◆ **REQUIREMENTS**: Begin at the first line below and copy each line exactly, ending with the line where "lower contact fingers." appears.

◆ **Object modeling scripts**:
>>
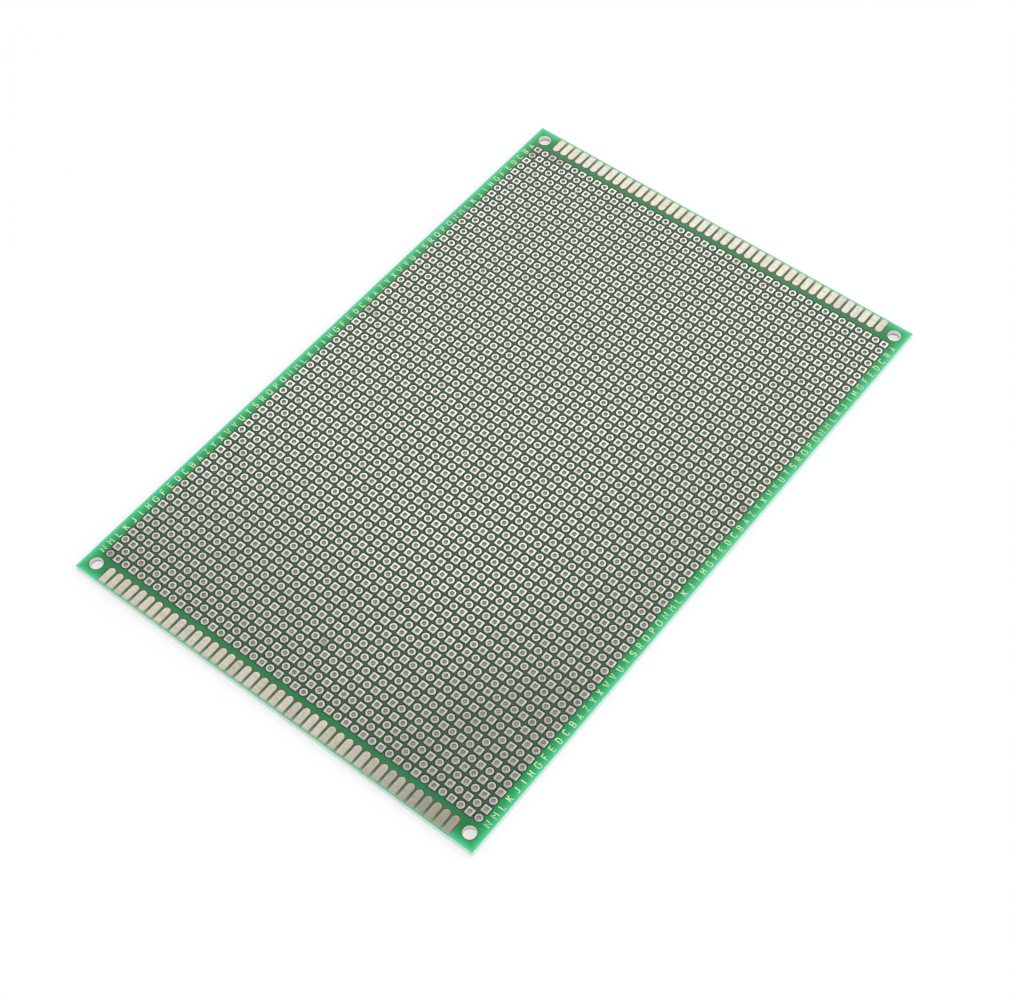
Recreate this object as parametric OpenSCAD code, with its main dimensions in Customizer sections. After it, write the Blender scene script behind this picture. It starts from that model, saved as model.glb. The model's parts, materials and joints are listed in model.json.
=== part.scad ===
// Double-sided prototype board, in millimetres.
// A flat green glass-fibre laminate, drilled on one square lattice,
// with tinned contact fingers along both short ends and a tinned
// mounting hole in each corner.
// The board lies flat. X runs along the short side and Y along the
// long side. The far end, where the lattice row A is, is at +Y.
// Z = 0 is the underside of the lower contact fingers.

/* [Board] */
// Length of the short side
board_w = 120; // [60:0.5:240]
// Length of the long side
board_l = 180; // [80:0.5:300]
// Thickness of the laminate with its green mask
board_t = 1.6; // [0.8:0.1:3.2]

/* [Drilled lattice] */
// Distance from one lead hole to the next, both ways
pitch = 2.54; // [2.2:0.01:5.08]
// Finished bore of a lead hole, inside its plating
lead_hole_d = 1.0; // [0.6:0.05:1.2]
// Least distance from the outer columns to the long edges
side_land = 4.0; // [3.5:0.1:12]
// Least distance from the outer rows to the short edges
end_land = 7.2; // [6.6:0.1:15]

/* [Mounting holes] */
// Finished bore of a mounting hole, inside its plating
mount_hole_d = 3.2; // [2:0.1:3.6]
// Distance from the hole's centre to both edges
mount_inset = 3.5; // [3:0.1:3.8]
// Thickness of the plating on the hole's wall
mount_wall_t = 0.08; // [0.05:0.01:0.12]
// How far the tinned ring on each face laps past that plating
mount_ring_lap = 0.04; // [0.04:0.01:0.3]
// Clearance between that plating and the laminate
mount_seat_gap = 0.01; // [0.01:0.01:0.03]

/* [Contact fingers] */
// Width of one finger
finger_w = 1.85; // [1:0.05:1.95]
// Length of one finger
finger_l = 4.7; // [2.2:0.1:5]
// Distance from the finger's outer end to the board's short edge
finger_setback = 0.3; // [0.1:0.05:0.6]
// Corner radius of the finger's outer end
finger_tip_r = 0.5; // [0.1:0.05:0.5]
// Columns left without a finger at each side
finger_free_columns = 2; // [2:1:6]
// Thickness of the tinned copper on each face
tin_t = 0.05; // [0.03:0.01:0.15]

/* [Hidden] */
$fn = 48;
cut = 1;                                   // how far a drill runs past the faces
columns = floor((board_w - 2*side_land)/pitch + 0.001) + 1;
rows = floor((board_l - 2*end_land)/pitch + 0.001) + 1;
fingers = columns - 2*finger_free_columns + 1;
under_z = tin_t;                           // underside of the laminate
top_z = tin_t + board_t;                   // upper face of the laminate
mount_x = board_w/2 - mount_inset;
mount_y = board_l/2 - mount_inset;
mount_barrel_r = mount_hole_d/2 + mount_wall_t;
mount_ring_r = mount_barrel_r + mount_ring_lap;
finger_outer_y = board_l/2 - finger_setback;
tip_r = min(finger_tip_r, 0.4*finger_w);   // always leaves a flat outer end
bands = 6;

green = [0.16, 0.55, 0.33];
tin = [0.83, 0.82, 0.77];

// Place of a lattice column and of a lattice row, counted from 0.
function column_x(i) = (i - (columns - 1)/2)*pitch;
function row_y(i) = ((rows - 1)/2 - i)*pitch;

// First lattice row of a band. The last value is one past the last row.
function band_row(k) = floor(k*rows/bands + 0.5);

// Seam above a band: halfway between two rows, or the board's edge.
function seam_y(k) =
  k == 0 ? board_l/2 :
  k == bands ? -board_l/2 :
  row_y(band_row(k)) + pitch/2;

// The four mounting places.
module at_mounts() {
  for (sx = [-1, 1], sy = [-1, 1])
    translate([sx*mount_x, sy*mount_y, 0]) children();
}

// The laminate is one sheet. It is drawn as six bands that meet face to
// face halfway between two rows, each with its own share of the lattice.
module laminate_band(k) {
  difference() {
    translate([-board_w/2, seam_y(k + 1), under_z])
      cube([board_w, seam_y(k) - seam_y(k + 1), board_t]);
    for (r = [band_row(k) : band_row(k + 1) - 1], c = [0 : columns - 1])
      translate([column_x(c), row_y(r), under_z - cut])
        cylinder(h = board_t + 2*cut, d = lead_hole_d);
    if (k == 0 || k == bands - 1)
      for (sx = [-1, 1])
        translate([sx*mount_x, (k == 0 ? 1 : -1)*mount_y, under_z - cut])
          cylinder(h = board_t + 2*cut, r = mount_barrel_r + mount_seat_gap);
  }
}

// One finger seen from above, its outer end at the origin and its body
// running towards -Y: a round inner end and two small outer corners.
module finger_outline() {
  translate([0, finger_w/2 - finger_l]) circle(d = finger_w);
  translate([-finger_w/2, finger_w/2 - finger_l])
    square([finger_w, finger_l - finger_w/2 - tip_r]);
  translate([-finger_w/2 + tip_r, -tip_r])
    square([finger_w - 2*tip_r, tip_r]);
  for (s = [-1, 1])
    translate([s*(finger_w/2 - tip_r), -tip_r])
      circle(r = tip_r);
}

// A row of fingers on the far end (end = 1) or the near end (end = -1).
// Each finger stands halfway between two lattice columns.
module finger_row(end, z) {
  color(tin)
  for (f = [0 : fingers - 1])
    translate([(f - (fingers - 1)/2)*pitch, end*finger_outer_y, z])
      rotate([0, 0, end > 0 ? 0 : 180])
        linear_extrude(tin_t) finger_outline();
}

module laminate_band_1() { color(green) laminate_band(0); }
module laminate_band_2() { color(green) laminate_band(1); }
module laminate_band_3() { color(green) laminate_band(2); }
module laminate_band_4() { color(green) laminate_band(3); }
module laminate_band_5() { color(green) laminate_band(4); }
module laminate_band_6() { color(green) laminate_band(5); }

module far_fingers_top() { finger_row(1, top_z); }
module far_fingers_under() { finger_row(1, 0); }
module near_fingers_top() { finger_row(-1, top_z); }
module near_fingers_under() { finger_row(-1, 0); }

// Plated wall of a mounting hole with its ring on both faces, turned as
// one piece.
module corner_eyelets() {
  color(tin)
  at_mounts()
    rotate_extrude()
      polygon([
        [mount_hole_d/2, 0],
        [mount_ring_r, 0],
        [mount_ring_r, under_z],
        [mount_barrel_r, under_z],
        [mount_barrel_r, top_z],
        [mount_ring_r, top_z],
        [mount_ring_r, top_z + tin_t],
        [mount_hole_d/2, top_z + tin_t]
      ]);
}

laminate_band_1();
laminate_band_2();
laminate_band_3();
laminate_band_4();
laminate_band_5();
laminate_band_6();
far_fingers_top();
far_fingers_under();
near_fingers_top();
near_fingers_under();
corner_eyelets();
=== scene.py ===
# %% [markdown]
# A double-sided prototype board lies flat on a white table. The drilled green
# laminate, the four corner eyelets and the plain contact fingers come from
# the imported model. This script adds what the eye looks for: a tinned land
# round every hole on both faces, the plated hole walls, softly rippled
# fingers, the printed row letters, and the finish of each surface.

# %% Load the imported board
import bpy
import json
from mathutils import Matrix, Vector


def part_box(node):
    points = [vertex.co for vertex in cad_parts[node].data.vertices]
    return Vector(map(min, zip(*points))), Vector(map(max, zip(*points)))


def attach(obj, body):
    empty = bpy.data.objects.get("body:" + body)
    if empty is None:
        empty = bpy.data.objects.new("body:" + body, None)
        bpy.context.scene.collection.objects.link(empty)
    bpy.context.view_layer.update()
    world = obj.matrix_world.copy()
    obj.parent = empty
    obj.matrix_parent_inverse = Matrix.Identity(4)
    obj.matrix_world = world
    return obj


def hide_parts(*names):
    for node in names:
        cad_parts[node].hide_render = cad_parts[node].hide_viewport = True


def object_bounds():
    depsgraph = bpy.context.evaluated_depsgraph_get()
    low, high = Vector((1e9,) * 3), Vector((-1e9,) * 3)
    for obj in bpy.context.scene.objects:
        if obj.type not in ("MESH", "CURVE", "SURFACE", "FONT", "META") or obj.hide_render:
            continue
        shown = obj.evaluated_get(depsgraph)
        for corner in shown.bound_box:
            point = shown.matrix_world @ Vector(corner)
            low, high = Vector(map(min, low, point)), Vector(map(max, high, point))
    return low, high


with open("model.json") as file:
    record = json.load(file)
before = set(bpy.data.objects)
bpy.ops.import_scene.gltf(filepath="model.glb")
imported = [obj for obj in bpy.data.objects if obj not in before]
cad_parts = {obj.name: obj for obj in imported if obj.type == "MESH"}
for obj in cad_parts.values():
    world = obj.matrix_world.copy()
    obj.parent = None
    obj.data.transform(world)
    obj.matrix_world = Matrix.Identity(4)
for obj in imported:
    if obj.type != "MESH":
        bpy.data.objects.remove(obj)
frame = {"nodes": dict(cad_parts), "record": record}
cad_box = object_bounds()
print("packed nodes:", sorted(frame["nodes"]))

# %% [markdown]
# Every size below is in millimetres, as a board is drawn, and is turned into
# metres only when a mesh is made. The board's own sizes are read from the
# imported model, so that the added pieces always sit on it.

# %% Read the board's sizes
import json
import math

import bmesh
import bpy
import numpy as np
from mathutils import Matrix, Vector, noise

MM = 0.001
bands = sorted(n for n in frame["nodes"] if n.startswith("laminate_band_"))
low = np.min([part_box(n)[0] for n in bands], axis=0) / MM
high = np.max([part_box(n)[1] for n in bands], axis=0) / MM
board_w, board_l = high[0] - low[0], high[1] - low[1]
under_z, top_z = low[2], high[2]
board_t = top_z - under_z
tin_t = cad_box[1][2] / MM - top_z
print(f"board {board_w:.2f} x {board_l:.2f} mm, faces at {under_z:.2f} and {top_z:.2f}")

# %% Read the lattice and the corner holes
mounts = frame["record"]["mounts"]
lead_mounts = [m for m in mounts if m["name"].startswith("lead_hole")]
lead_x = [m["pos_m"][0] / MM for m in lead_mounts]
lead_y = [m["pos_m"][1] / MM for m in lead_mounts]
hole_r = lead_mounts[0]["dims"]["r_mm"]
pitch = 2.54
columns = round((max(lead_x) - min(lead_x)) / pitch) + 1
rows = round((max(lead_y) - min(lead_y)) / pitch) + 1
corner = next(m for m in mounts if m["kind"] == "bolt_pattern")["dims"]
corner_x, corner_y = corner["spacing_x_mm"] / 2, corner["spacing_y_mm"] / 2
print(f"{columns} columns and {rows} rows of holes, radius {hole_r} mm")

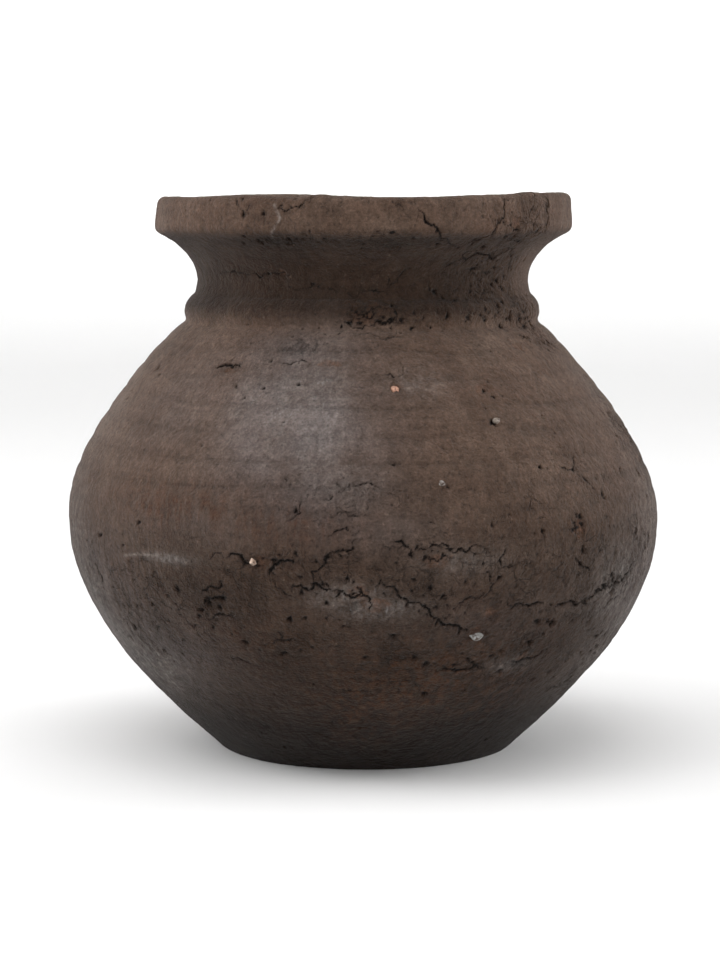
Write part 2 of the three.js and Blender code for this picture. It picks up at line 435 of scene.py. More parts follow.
<<
◆ **IN RESPONSE**:
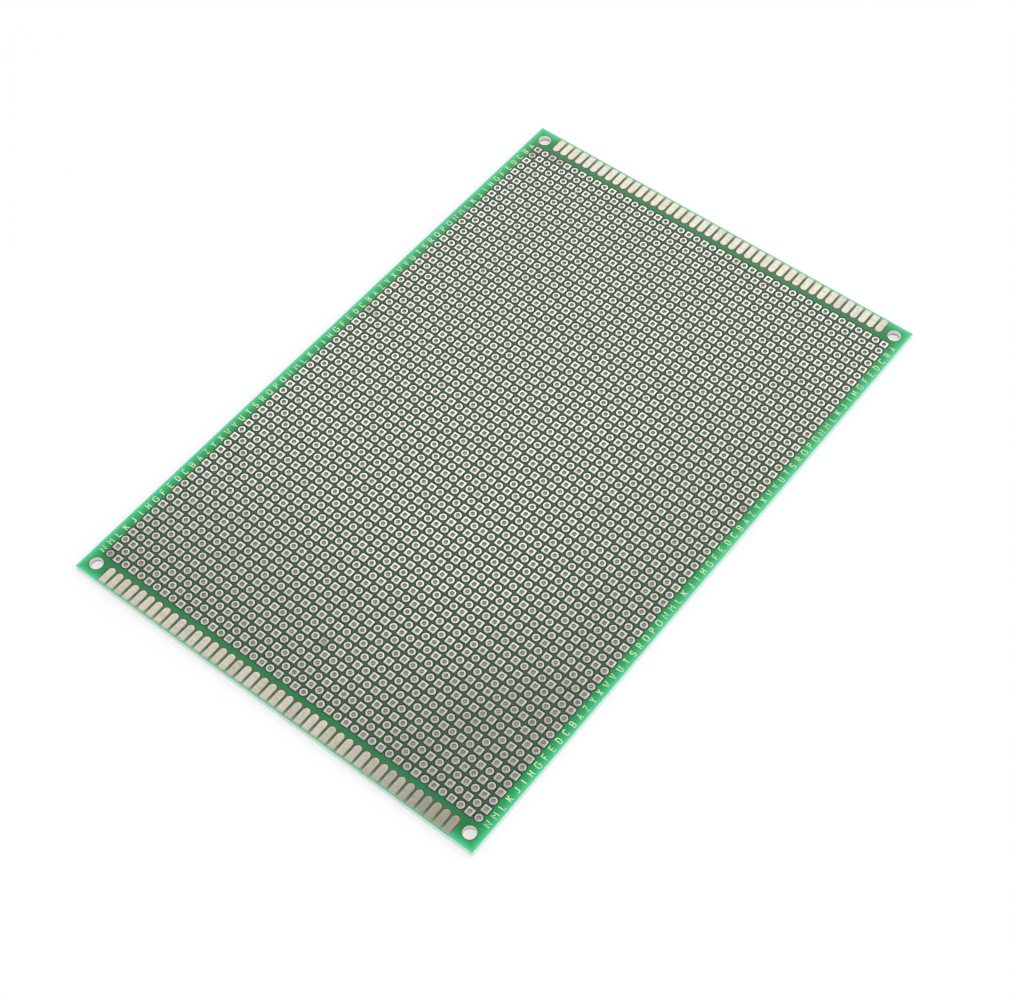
Recreate this object as parametric OpenSCAD code, with its main dimensions in Customizer sections. After it, write the Blender scene script behind this picture. It starts from that model, saved as model.glb. The model's parts, materials and joints are listed in model.json.
=== part.scad ===
// Double-sided prototype board, in millimetres.
// A flat green glass-fibre laminate, drilled on one square lattice,
// with tinned contact fingers along both short ends and a tinned
// mounting hole in each corner.
// The board lies flat. X runs along the short side and Y along the
// long side. The far end, where the lattice row A is, is at +Y.
// Z = 0 is the underside of the lower contact fingers.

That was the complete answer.